Thirdly, the purpose of independent detention monitoring such as that provided by HMIP is to act as a preventive tool against ill treatment and torture. The reports of OPCAT-compliant detention monitors must be published, with recommendations for change and, above all, they must be acted upon. But whose responsibility will it be to act upon these recommendations, and how will they be held to account if they do not? Will the UK government really be able to hold receiving states to its own standards, while also relying on their willingness to deal with our homemade prison crisis?

Fourthly, the government’s first public announcement of this programme promises that the facilities, regime and rehabilitation in these overseas prisons must meet ‘British standards’, and the conditions will be ‘to the same standards as prisons in England and Wales’. Given the catalogue of critical reports into standards in prisons in England and Wales made by prison inspectors and visitors, this is hardly a reassuring claim to make. But it is also silent on crucial ‘treatment’ issues – use of force, segregation, adjudications, healthcare – will these operate to the same procedures and standards as in England and Wales, with staff trained accordingly?

Looking beyond the role of prison inspectors, there are other essential oversight functions that play a role in ensuring accountability for what happens behind the closed doors of UK prisons. Will the Prison and Probation Ombudsman be able to investigate complaints and any deaths in custody in these rented prison spaces, will coroners be able to discharge their duties under Article 2 (the right to life) of the Human Rights Act to provide thorough and effective investigation of any deaths? What if any role will UK regulatory bodies have to ensure the safety of healthcare provided?
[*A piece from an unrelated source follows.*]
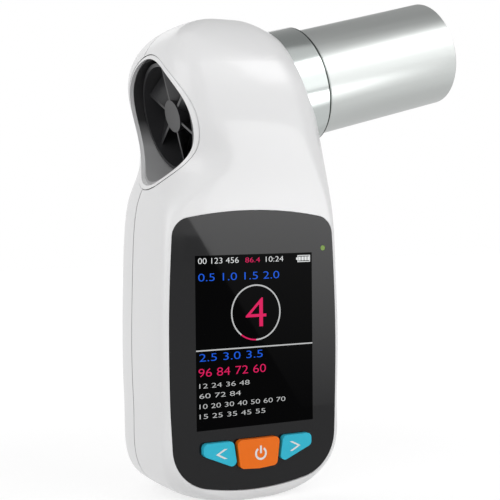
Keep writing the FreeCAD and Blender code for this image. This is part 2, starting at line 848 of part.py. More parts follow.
vane_start = "(sizes.front_swirler_at + sizes.swirler_length + sizes.rear_swirler_at - sizes.vane_length) / 2"
vane_plate = primitive("Part::Box", "vane_plate", {
    "Length": "2 * sizes.vane_half_width", "Width": "sizes.vane_thickness", "Height": "sizes.vane_length"},
    ("-sizes.vane_half_width", "-sizes.vane_thickness / 2", vane_start))
vane_sleeve = primitive("Part::Cylinder", "vane_sleeve", {
    "Radius": "sizes.vane_sleeve", "Height": "sizes.vane_length"}, ("0", "0", vane_start))
vane_bore = primitive("Part::Cylinder", "vane_bore", {
    "Radius": "sizes.shaft_radius", "Height": "sizes.vane_length"}, ("0", "0", vane_start))
vane_form = doc.addObject("Part::Fuse", "vane_form")
vane_form.Base = vane_plate
vane_form.Tool = vane_sleeve
vane = doc.addObject("Part::Cut", "rotor_vane")
vane.Base = vane_form
vane.Tool = vane_bore
vane.Label = "rotor_vane"
vane.Placement = flow_place

turned("seal_ring", ring_points("turbine_outer", "turbine_inner", "turbine_end + fit_gap",
                                "liner_end - fit_gap"))


# Rotation pickup under the liner

def sensor_board_shape():
    board = Part.makeBox(size("sensor_board_thickness"), size("sensor_board_length"),
                         size("sensor_board_width"))
    board.translate(Vector(sensor_base - size("sensor_board_thickness"),
                           -size("sensor_board_length") / 2,
                           size("sensor_at") - size("sensor_board_width") / 2))
    return board


for label, side in sensor_sides.items():
    make(label, sensor_lamp(side, size("sensor_lamp_radius"), sensor_top, sensor_base))
make("sensor_board", sensor_board_shape(), flow_place)


# Front panel, screen and buttons

def front_panel_shape():
    panel = slab(panel_outline(0.0, panel_face), size("panel_thickness"))
    cuts = [button_prism(name, size("button_gap"), panel_face - 1, panel_back + 1)
            for name in button_names]
    cuts.append(stud(size("light_pipe_radius") + fit, size("lamp_across"), size("lamp_up"),
                     panel_face - 1, panel_back + 1))
    return panel.cut(cuts)


make("front_panel", front_panel_shape())

module_base = ("-sizes.module_half_width", "-sizes.panel_face + sizes.panel_thickness",
               "sizes.module_bottom")
module = primitive("Part::Box", "display_module", {
    "Length": "2 * sizes.module_half_width", "Width": "sizes.module_thickness",
    "Height": "sizes.module_top - sizes.module_bottom"}, module_base)
module.Label = "display_module"

module_back = "-sizes.panel_face + sizes.panel_thickness + sizes.module_thickness"
frame_depth = "sizes.panel_face - sizes.panel_thickness - sizes.module_thickness - sizes.board_front"
frame_block = primitive("Part::Box", "frame_block", {
    "Length": "2 * sizes.module_half_width", "Width": frame_depth,
    "Height": "sizes.module_top - sizes.module_bottom"},
    ("-sizes.module_half_width", module_back, "sizes.module_bottom"))
frame_window = primitive("Part::Box", "frame_window", {
    "Length": "2 * sizes.module_half_width - 2 * sizes.frame_rim", "Width": frame_depth,
    "Height": "sizes.module_top - sizes.module_bottom - 2 * sizes.frame_rim"},
    ("-sizes.module_half_width + sizes.frame_rim", module_back, "sizes.module_bottom + sizes.frame_rim"))
frame = doc.addObject("Part::Cut", "display_frame")
frame.Label = "display_frame"
frame.Base = frame_block
frame.Tool = frame_window

button_face = panel_face - size("button_stand")
flange_front = wall_back + size("button_flange_gap")
flange_back = flange_front + size("button_flange_thickness")
switch_top = board_front - size("switch_height")
switch_hole_floor = board_front - size("switch_floor")

for name in button_names:
    cap = button_prism(name, 0.0, button_face, flange_back)
    make(f"button_{name}", cap.fuse(button_prism(name, size("button_flange"), flange_front, flange_back)))
    at_x, at_z = switch_places[name]
    make(f"plunger_{name}", stud(size("plunger_radius"), at_x, at_z, flange_back,
                                 switch_top + size("plunger_depth")))
    half = size("switch_size") / 2
    case = block(at_x - half, at_x + half, switch_top, board_front, at_z - half, at_z + half)
    make(f"switch_{name}", case.cut(stud(size("plunger_radius") + fit, at_x, at_z, switch_top,
                                         switch_hole_floor)))


# Main board and what is soldered to it

def main_board_shape():
    half = size("board_half_width")
    corner = size("board_corner")
    low = size("board_bottom")
    high = size("board_top")
    board = block(-half, half, board_front, board_back, low, high)
    lower_corners = [edge for edge in board.Edges
                     if abs(edge.BoundBox.ZMin - low) < fit and edge.BoundBox.YLength > 1
                     and edge.BoundBox.ZLength < fit]
    board = board.makeFillet(corner, lower_corners)
    notches = [stud(size("boss_radius") + size("board_notch_gap"), at_x, at_z,
                    board_front - 1, board_back + 1)
               for at_x, at_z in screw_places if at_z < 0]
    return board.cut(notches)


make("main_board", main_board_shape())
lamp_half = size("lamp_height")
make("status_lamp", block(size("lamp_across") - lamp_half, size("board_half_width"),
                          board_front - size("lamp_height"), board_front,
                          size("lamp_up") - lamp_half, size("lamp_up") + lamp_half))
make("light_pipe", stud(size("light_pipe_radius"), size("lamp_across"), size("lamp_up"), panel_face,
                        board_front - size("lamp_height")))

board_back_formula = "-sizes.board_front + sizes.board_thickness"
radio = primitive("Part::Box", "wireless_module", {
    "Length": "sizes.radio_width", "Width": "sizes.radio_height", "Height": "sizes.radio_length"},
    ("-sizes.radio_width / 2", board_back_formula, "sizes.radio_up - sizes.radio_length / 2"))
radio.Label = "wireless_module"

make("buzzer", stud(size("buzzer_radius"), size("buzzer_across"), size("buzzer_up"), board_back,
                    board_back + size("buzzer_height")))


def charging_port_shape():
    half = size("port_width") / 2
    low = bottom + size("port_recess")
    shell = block(-half, half, board_back, board_back + size("port_height"), low,
                  low + size("port_length"))
    lip = size("port_wall")
    side = size("port_tongue_side")
    face = size("port_tongue_face")
    mouth = block(-half + lip, half - lip, board_back + lip, board_back + size("port_height") - lip,
                  low, low + size("port_length") - 2 * lip)
    tongue = block(-half + side, half - side, board_back + face,
                   board_back + size("port_height") - face, low + lip, low + size("port_length") - lip)
    return shell.cut(mouth).fuse(tongue)


make("charging_port", charging_port_shape())

battery = primitive("Part::Box", "battery_pack", {
    "Length": "sizes.battery_width", "Width": "sizes.battery_thickness", "Height": "sizes.battery_length"},
    ("-sizes.battery_width / 2",
     "sizes.handle_back - sizes.wall - 2 * sizes.battery_gap - sizes.battery_thickness",
     "sizes.battery_up - sizes.battery_length / 2"))
battery.Label = "battery_pack"

doc.recompute()

nodes = [
    "front_shell", "rear_shell", "shell_screws", "turbine_bezel", "flow_liner",
    "mouthpiece_collar", "mouthpiece", "turbine_tube", "front_swirler", "rear_swirler",
    "front_bearing", "rear_bearing", "rotor_shaft", "rotor_vane", "seal_ring",
    "infrared_emitter", "infrared_receiver", "sensor_board", "front_panel", "display_module",
    "display_frame", "button_left", "button_power", "button_right", "plunger_left",
    "plunger_power", "plunger_right", "switch_left", "switch_power", "switch_right",
    "main_board", "status_lamp", "light_pipe", "wireless_module", "buzzer", "charging_port",
    "battery_pack",
]
for item in doc.Objects:
    if "Invalid" in item.State or "Error" in item.State:
        raise RuntimeError(f"{item.Label} failed: {item.State}")
os.makedirs("parts", exist_ok=True)
for label in nodes:
    shape = doc.getObjectsByLabel(label)[0].Shape
    if shape.isNull() or not shape.isValid():
        raise RuntimeError(f"{label} has no valid shape")
    shape.exportStep(f"parts/{label}.step")
    print(label, len(shape.Solids), round(shape.Volume, 1))
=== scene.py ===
import json
import math
import bmesh
import bpy
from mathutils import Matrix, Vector
from mathutils.bvhtree import BVHTree


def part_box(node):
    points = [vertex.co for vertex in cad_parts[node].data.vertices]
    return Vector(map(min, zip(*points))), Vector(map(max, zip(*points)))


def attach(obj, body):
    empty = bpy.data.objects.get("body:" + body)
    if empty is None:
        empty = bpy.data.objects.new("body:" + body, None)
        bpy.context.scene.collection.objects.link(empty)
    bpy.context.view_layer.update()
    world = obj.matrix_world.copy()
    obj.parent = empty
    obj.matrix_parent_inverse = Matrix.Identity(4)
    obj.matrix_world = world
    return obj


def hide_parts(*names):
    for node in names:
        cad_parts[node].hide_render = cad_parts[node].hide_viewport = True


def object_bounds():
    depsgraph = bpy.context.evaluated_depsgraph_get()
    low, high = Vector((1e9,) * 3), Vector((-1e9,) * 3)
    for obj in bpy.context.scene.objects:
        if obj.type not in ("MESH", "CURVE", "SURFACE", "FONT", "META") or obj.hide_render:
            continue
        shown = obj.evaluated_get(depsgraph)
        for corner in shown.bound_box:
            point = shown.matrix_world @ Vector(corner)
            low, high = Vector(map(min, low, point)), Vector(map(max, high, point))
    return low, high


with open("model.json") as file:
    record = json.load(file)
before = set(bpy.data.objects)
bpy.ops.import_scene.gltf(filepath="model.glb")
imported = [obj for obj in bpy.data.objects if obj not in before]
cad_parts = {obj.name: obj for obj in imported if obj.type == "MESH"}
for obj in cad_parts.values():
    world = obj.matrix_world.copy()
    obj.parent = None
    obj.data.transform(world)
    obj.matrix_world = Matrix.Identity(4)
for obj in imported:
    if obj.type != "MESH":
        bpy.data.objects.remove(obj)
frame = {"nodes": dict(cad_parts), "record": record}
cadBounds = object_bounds()
nodes = frame["nodes"]
scene = bpy.context.scene
print("frame loaded:", len(nodes), "nodes")

# The flow axis, as in the record: it rises from the turbine's opening to the mouthpiece.
flow = {"axisHeight": 0.0684, "tilt": math.radians(14.2)}
flowDirection = Vector((math.cos(flow["tilt"]), 0, math.sin(flow["tilt"])))


# Small helpers for node trees

def feed(tree, value, socket):
    # another node's output is linked to the socket, and a plain value is set on it
    if isinstance(value, bpy.types.NodeSocket):
        tree.links.new(value, socket)
    else:
        socket.default_value = value


def addMath(tree, operation, first, second=0.0):
    node = tree.nodes.new("ShaderNodeMath")
    node.operation = operation
    feed(tree, first, node.inputs[0])
    feed(tree, second, node.inputs[1])
    return node.outputs[0]


def addNoise(tree, vector, scale, detail):
    node = tree.nodes.new("ShaderNodeTexNoise")
    feed(tree, vector, node.inputs["Vector"])
    feed(tree, scale, node.inputs["Scale"])
    feed(tree, detail, node.inputs["Detail"])
    return node.outputs["Fac"]


def addRange(tree, value, fromLow, fromHigh, toLow=0.0, toHigh=1.0):
    node = tree.nodes.new("ShaderNodeMapRange")
    feed(tree, value, node.inputs["Value"])
    feed(tree, fromLow, node.inputs["From Min"])
    feed(tree, fromHigh, node.inputs["From Max"])
    feed(tree, toLow, node.inputs["To Min"])
    feed(tree, toHigh, node.inputs["To Max"])
    return node.outputs["Result"]


def addColorMix(tree, share, first, second):
    node = tree.nodes.new("ShaderNodeMix")
    node.data_type = "RGBA"
    feed(tree, share, node.inputs["Factor"])
    feed(tree, first, node.inputs["A"])
    feed(tree, second, node.inputs["B"])
    return node.outputs["Result"]


def objectPlace(tree):
    return tree.nodes.new("ShaderNodeTexCoord").outputs["Object"]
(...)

Deeply relevant to these issues is the long-standing resistance by successive UK governments to the extra-territorial application of its international human rights treaty obligations. In its last review under the UN Convention Against Torture, the government again rejected the principle that this treaty does not ‘have extra-territorial effect’. The current legal understanding of how the Human Rights Act and the European Convention on Human Rights should apply extra-territorially was deemed ‘troubling’ and ‘unsatisfactory’ by the government’s Independent Human Rights Act Review. In response, the Joint Committee on Human Rights issued a cautionary message: ‘Given the approach already taken in the Overseas Operations Act, it seems highly likely that any further changes envisaged by the Government would be intended to limit the extra-territorial reach of the HRA rather than to extend it.’

This key aspect of the similar, now concluded arrangement between Norway and the Netherlands has so far been overlooked. Among the many criticisms of the arrangements made by Norwegian Parliamentary Ombudsman and NPM – blanket rules on restraint during transfer, healthcare rights, the ability to receive visits – was the damning conclusion that ‘inmates who are transferred to Norgerhaven Prison are not guaranteed adequate protection against torture and inhuman or degrading treatment’. It risked, they said, creating a ‘legal vacuum’ for the protection of human rights ‘as a result of the unclear division of responsibility between two states’.

There are many grounds on which to question the government’s plans, not least its failure to take measures to address the unrelenting rise of the prison population. But if these plans do go ahead, we must ensure that they are backed up by strong and accountable legal safeguards otherwise the UK risks breaching its obligations to prevent ill treatment, creating different and unaccountable standards for those held outside the UK and opening up a ‘legal vacuum’ for the protection of human rights.